▶ [WHAT IS ASKED]:
Line by line, reproduce exactly the beginning of the listing below, ending with the line that contains "const middleTopZ = coverTopZ - padRise;" and adding nothing.

==========

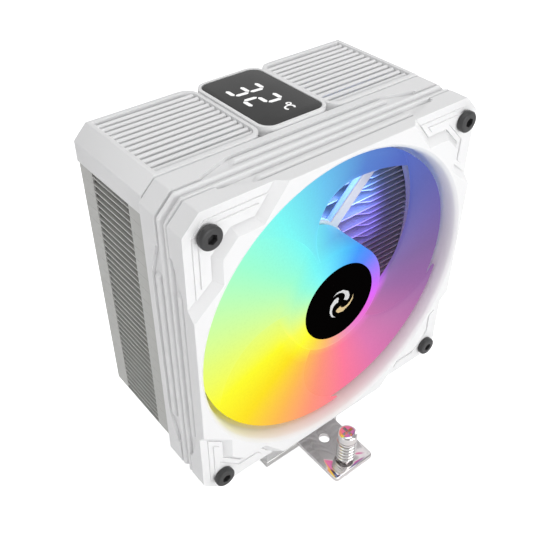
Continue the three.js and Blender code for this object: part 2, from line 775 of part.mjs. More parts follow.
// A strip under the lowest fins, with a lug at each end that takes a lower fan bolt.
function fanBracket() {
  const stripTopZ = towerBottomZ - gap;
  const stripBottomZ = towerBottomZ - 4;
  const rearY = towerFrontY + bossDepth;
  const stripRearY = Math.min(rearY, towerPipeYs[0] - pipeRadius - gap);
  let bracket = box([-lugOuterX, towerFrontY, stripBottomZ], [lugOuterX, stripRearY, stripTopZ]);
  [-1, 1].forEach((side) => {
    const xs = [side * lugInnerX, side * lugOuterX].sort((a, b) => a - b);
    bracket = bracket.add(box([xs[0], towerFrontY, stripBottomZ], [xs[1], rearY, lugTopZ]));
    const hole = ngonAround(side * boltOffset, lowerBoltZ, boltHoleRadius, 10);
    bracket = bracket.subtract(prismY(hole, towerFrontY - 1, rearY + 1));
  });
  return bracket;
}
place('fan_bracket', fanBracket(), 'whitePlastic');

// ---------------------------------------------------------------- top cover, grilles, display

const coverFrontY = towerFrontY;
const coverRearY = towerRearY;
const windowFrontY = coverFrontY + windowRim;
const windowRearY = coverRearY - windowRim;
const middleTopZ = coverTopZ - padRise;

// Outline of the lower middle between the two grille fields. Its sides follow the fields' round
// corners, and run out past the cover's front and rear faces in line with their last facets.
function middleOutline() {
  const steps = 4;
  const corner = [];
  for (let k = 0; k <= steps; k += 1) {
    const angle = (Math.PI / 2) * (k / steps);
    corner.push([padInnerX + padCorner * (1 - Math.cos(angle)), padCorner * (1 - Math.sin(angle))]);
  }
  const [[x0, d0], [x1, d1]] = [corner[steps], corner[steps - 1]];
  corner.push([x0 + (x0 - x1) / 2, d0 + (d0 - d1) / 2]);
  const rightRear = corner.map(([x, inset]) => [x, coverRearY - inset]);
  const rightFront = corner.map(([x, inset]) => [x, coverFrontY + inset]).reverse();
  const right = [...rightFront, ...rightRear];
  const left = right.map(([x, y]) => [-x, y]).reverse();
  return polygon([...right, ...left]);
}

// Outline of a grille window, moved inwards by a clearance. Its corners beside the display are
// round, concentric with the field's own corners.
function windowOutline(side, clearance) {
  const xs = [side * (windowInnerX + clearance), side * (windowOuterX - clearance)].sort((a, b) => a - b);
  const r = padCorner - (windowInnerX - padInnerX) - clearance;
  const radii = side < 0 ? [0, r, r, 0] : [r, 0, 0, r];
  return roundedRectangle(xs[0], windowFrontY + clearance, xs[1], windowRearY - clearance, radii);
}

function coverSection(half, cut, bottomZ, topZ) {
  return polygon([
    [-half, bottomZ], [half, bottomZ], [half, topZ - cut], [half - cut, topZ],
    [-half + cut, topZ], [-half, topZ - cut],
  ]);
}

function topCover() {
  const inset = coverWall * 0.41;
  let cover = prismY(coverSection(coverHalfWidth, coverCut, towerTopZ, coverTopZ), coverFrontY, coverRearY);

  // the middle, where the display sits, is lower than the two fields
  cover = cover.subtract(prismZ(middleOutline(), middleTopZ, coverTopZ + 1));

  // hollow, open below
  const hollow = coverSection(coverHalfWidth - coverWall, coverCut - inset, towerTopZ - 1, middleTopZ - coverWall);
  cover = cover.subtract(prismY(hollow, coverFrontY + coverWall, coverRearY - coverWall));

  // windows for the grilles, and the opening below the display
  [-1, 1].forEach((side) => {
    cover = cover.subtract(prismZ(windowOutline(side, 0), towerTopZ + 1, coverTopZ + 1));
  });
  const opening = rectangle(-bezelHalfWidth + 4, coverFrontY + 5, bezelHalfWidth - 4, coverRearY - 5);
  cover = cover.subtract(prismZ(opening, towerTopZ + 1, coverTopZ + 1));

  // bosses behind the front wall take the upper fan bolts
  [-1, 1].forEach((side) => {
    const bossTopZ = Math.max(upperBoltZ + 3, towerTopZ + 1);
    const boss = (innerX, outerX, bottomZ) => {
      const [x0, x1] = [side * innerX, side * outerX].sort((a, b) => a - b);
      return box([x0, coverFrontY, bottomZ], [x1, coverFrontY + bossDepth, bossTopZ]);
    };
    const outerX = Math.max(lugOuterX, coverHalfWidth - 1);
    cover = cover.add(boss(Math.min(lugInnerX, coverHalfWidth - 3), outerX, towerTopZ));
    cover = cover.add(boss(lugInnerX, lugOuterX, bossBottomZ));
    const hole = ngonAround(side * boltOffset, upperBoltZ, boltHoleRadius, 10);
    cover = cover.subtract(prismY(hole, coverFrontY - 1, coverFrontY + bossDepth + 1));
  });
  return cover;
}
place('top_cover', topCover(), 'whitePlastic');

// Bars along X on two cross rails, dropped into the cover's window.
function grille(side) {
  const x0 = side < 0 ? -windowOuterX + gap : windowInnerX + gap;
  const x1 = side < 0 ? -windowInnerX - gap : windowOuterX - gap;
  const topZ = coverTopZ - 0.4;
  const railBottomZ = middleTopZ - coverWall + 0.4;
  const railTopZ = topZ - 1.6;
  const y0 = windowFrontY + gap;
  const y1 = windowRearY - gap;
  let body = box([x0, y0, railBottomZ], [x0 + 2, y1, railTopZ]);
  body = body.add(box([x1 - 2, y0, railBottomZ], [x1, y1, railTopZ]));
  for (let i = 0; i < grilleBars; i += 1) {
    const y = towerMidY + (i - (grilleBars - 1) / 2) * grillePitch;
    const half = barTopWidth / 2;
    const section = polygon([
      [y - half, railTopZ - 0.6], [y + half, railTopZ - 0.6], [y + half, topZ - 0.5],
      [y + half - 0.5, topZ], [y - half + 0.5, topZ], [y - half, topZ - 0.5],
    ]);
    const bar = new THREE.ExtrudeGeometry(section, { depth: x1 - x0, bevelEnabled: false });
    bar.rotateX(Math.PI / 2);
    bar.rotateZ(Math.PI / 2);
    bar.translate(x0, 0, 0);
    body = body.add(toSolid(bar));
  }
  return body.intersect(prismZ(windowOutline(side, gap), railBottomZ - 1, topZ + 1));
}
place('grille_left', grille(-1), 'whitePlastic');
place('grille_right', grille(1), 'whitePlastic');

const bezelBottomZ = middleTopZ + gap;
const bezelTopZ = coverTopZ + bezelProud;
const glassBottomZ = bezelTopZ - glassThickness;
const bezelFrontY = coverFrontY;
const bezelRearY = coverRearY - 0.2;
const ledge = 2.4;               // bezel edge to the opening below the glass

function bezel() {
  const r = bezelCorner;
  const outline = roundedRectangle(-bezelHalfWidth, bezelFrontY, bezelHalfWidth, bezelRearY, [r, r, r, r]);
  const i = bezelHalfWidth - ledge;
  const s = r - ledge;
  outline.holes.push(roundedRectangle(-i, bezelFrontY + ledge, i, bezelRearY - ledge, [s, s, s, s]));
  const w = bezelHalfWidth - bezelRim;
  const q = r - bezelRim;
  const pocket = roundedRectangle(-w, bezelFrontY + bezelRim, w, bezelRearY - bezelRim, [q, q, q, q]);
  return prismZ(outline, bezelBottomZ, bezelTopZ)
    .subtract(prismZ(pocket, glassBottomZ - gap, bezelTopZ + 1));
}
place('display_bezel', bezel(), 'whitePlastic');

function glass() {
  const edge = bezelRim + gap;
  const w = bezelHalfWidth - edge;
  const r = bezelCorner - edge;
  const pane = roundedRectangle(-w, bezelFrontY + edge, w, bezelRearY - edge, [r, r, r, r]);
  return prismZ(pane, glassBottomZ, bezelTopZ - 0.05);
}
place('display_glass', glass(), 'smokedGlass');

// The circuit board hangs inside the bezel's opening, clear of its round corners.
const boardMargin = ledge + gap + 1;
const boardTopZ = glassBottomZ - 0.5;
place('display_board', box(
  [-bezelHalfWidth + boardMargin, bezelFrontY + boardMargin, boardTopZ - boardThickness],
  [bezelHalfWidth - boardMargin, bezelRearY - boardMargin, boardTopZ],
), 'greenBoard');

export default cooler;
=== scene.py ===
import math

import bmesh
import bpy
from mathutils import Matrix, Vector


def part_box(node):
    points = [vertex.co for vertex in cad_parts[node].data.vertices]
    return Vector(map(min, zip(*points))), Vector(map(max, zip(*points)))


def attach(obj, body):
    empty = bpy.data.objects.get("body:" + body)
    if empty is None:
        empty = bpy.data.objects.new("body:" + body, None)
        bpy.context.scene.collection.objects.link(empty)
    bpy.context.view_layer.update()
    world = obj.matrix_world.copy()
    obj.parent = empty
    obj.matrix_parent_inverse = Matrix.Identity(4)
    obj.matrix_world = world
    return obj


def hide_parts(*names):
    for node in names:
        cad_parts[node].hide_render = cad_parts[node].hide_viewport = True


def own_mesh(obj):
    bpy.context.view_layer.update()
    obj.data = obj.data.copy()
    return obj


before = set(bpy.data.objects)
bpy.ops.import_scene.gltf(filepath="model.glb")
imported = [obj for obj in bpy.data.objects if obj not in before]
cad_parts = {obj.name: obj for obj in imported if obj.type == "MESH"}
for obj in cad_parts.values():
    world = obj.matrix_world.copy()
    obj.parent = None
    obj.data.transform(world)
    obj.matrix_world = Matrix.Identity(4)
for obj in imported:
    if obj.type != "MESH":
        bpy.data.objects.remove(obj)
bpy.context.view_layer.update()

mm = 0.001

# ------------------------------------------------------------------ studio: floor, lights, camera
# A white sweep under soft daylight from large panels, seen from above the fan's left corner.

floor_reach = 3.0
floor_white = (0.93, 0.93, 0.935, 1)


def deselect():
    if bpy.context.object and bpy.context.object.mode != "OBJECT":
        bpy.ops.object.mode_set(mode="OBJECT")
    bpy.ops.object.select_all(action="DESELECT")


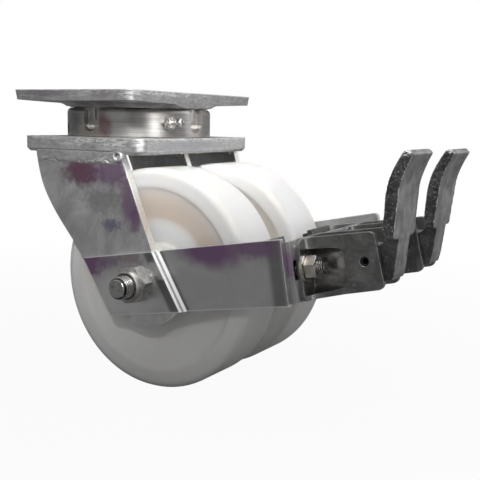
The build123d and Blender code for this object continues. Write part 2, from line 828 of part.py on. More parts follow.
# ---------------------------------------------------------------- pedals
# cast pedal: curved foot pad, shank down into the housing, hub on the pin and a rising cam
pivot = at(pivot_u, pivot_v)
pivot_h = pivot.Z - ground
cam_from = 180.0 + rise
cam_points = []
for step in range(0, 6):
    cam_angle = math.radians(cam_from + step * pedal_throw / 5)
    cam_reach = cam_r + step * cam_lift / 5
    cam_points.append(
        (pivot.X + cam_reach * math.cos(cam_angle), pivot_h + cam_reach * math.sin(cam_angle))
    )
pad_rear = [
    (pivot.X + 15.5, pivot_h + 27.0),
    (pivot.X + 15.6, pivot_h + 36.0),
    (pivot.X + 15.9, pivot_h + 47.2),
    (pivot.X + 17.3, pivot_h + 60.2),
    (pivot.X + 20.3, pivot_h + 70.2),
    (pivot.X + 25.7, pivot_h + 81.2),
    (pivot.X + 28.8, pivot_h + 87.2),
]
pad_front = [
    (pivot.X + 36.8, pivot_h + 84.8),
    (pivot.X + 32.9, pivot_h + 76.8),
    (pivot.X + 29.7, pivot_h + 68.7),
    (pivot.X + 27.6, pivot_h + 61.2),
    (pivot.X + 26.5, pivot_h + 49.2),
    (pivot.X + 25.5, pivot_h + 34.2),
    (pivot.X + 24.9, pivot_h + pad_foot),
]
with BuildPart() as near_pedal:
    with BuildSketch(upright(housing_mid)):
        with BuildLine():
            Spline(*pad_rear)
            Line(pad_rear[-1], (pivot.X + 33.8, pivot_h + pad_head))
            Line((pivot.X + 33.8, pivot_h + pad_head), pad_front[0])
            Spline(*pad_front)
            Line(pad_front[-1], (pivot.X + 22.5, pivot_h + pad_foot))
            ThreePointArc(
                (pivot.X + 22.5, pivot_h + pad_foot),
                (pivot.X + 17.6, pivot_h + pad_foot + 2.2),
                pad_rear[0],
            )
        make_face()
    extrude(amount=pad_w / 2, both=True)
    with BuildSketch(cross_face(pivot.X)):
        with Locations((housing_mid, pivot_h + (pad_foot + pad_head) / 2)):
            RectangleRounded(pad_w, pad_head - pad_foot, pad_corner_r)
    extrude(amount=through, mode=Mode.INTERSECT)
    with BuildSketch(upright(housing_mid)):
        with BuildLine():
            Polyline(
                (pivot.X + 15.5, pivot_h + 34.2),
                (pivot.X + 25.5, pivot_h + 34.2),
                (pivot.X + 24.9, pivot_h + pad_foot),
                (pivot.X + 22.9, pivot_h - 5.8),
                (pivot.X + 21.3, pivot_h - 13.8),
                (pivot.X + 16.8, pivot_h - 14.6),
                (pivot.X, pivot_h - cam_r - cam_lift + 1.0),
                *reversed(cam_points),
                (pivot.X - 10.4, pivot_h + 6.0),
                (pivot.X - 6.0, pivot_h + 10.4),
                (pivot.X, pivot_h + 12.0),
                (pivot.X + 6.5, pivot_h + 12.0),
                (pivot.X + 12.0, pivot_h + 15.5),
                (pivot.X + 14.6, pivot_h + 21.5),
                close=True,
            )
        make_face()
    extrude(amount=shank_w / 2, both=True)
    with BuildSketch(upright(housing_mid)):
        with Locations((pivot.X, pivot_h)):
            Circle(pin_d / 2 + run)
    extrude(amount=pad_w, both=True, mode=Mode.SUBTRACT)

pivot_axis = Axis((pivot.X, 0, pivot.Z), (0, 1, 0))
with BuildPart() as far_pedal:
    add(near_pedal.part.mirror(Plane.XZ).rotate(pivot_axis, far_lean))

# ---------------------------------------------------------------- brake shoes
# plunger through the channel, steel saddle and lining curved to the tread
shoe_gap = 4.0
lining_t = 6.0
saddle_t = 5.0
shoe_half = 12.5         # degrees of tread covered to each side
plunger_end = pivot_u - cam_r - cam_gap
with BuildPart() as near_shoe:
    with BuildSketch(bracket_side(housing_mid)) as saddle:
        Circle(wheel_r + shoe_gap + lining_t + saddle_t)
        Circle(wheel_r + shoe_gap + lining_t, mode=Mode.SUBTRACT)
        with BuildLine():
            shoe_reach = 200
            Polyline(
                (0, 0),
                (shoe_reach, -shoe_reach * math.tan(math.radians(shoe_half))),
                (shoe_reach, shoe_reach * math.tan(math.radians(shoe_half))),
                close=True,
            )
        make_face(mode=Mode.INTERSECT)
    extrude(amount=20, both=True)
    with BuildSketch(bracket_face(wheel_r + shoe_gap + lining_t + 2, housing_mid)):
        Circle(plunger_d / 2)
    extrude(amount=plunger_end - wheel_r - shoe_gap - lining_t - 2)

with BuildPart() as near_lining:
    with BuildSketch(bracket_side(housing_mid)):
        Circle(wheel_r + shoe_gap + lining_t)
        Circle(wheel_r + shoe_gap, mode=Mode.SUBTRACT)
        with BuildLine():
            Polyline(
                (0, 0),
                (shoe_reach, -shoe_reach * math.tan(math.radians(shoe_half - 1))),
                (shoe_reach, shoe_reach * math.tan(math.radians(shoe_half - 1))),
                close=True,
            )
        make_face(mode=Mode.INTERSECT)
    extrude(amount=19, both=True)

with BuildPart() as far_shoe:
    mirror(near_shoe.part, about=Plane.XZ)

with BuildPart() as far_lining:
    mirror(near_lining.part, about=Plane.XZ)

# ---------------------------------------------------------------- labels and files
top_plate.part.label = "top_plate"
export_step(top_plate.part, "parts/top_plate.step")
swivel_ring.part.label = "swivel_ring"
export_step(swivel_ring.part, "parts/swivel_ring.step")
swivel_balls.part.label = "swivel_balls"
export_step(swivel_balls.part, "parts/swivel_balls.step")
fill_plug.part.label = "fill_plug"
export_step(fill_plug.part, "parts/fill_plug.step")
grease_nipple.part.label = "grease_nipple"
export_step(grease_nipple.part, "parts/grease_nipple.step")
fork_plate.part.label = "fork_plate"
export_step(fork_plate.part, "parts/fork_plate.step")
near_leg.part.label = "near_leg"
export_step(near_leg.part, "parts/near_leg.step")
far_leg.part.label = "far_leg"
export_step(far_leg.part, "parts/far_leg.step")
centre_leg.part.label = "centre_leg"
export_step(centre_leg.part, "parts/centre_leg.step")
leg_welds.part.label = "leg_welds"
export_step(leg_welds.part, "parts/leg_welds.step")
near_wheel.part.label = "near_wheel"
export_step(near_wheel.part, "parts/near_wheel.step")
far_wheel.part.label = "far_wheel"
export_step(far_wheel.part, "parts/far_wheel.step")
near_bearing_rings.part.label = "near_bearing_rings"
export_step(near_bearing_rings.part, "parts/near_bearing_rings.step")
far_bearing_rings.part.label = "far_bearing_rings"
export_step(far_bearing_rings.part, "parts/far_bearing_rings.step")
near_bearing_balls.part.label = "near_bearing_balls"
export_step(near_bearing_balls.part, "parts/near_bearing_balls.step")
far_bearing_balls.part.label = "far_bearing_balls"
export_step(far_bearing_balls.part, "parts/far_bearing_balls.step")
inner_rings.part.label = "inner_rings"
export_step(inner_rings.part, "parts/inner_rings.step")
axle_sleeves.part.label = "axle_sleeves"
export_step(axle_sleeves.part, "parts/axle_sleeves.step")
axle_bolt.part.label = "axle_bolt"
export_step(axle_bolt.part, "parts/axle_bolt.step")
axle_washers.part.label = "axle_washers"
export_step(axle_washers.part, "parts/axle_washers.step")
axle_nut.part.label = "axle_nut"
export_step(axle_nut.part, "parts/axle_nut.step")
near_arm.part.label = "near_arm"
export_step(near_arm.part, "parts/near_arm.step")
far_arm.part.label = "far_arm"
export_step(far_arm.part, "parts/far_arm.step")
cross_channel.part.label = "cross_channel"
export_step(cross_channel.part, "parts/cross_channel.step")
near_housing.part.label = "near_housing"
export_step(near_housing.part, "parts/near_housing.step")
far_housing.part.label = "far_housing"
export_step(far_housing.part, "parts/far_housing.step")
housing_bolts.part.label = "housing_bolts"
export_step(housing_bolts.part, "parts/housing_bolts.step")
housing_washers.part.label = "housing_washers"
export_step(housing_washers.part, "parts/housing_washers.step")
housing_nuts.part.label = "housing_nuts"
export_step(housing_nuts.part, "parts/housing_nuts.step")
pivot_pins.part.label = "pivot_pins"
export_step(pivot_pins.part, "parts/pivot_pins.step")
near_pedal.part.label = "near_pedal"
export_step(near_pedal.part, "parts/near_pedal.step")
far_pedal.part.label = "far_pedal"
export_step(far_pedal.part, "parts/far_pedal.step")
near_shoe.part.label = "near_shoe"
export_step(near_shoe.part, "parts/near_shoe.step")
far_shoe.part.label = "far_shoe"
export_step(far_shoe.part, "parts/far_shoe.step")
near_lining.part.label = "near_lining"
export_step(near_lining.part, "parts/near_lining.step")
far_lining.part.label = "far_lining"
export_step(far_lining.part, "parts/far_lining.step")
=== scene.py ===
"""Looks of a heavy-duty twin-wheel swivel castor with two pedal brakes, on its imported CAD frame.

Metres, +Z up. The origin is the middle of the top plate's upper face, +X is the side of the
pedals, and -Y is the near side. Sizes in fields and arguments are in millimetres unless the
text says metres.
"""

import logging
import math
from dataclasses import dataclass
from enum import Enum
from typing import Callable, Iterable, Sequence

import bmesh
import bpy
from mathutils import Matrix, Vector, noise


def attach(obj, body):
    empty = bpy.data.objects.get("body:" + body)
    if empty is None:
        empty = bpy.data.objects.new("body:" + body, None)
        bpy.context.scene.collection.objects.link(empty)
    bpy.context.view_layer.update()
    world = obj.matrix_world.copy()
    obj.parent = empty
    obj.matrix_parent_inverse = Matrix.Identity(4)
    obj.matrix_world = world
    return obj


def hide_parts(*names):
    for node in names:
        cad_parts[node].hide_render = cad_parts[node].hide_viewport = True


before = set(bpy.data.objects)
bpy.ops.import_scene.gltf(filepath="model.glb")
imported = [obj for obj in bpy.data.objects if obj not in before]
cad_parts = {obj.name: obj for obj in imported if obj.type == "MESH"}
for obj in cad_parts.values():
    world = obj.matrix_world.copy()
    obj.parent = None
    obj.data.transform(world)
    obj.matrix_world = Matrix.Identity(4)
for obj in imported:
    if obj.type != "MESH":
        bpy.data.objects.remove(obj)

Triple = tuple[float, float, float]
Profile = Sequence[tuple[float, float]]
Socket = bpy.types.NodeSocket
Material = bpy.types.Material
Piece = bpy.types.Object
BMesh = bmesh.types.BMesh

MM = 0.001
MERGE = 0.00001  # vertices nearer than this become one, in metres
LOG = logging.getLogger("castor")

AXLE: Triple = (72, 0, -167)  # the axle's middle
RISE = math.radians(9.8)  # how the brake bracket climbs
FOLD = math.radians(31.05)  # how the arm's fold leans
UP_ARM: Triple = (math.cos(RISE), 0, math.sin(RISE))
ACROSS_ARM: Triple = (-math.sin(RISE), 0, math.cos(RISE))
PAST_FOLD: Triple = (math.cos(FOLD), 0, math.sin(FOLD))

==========

▶ [SOLUTION FOR THIS TASK]:
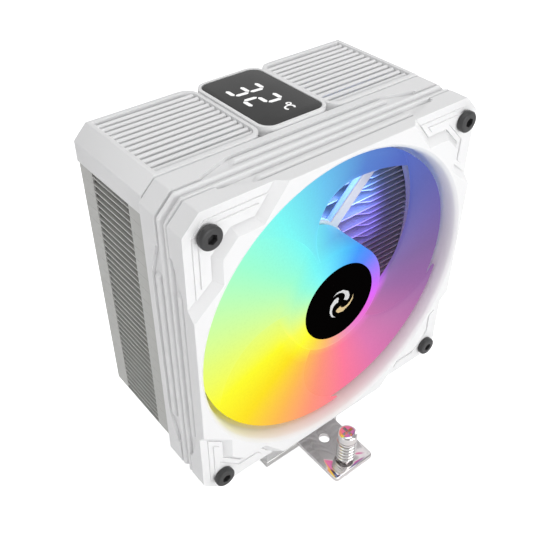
Continue the three.js and Blender code for this object: part 2, from line 775 of part.mjs. More parts follow.
// A strip under the lowest fins, with a lug at each end that takes a lower fan bolt.
function fanBracket() {
  const stripTopZ = towerBottomZ - gap;
  const stripBottomZ = towerBottomZ - 4;
  const rearY = towerFrontY + bossDepth;
  const stripRearY = Math.min(rearY, towerPipeYs[0] - pipeRadius - gap);
  let bracket = box([-lugOuterX, towerFrontY, stripBottomZ], [lugOuterX, stripRearY, stripTopZ]);
  [-1, 1].forEach((side) => {
    const xs = [side * lugInnerX, side * lugOuterX].sort((a, b) => a - b);
    bracket = bracket.add(box([xs[0], towerFrontY, stripBottomZ], [xs[1], rearY, lugTopZ]));
    const hole = ngonAround(side * boltOffset, lowerBoltZ, boltHoleRadius, 10);
    bracket = bracket.subtract(prismY(hole, towerFrontY - 1, rearY + 1));
  });
  return bracket;
}
place('fan_bracket', fanBracket(), 'whitePlastic');

// ---------------------------------------------------------------- top cover, grilles, display

const coverFrontY = towerFrontY;
const coverRearY = towerRearY;
const windowFrontY = coverFrontY + windowRim;
const windowRearY = coverRearY - windowRim;
const middleTopZ = coverTopZ - padRise;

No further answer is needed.